About

Scorpion Bombs started life as a (generally) three-panel webcomic starring the irascible Vince and his chubby cohort Donnie.  In the course of just over a hundred strips, the intrepid pair lampooned popular culture, performed some of my experiences of living in Los Angeles, and even took a trip to Vegas, where Vince acquired a wife who still doesn’t have a name.  Faced with an existential crisis of monumental proportions, Donnie experienced a form of spontaneous cellular division and a duplication of conscious, resulting in two identical Donnies running around the strip, a device for which, I promise you, I had conceived something of a finite arc.

In the course of 2006, I experienced, alternately, a shortage of time to produce strips in the quantity (and, arguably, quality) that I would have liked, and also something of a creative drought (which led to the perhaps ill-conceived hummus storyline (no, really), and some very hurtful comments from a certain Antipodean acquaintance of mine).  This may have been due in part to the original formulation of the strip, which took advantage of a rather familiar webcomics paradigm (now so ruthlessly - and perhaps righteously - dissected by Yahtzee) as a means to get me started and actually producing something on a regular basis, ascribing as I did at that point to Robert Rodriguez’s maxim: “Don’t aspire.  Do.” (or at least a reasonably accurate paraphrase). I had a great deal of fun and learned an awful lot making those strips, but it became evident that I had boxed myself into something of a creative corner in terms of both situation and form. Meanwhile, consuming Chris Onstad’s maverick genius was giving my tiny webcomics ego a near daily pummeling, and I had discovered that other souls were making far nastier strips than I had yet to produce (MEGAFORCE!), a slant which had always been something of an unofficial goal of mine.

This summer in England, I watched the complete series of Gavin & Stacey, which is both hilarious and completely character-driven. I had a dreary epiphany regarding the manner in which shows (and, indeed, other narrative-based media) like this produce the means of their own reproduction in the establishment and development of strong characters. This gave me a still more sobering perspective on my own characters, who represent naught but dim ciphers for aspects of my own personality. Things obviously needed shaking up, but rather than do any real work - like actual character development - I opted to take advantage of my cast of emaciated archetypes to shoehorn them into whatever kind of narrative I felt like making a comic about. At least as I conceive Scorpion Bombs for the present, the characters can remain reasonably simple and static, as focal points for whatever fantastic adventure or world I wish to conjure about them (somewhat in the manner of the The Mighty Boosh, a show which, incidentally, also boasts a main character named Vince. He has a cheeky fringe, though.).
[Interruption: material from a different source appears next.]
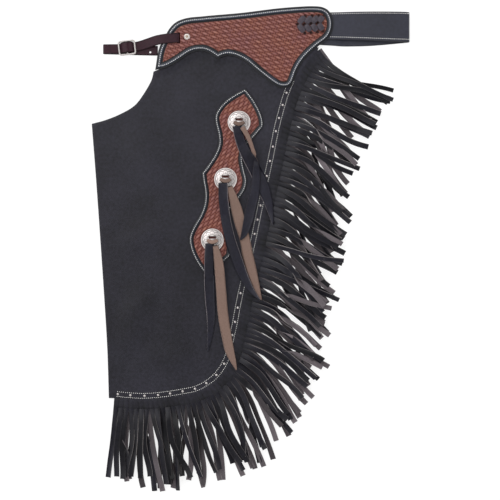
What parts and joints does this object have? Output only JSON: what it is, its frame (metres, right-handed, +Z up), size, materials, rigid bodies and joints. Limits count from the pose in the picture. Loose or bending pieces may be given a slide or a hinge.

This plan suits me rather well, since I had also been hankering to work on something that was both long-form and done in a more traditional comics format, partly due to reading graphic novels like GYAKUSHU! and Scott Pilgrim. Hence I am now working on a storyline first suggested to me by professional raconteur Stephen H.R. Gooch - and which for a while I had been developing in the traditional Scorpion Bombs format - which I intend to one day see print in a similar sized volume to those books. I will also be posting this ripping yarn online, starting at a rate of a page a week (the tyranny of real life being what it is), as a continuing incentive to myself and, perhaps, for your own enjoyment. Fear not, loyal reader(s) (hi Del!), the spirit of Scorpion Bombs will remain forever true, with the same brand of (often quite contrived) nods to popular culture (a la Spaced) rendering it, if anything, even more palimpsestic than ever it was. It’s just the story and the format will now be somewhat larger in scope. I have sketchy plans for at least one and a half more volumes when this one is over, too.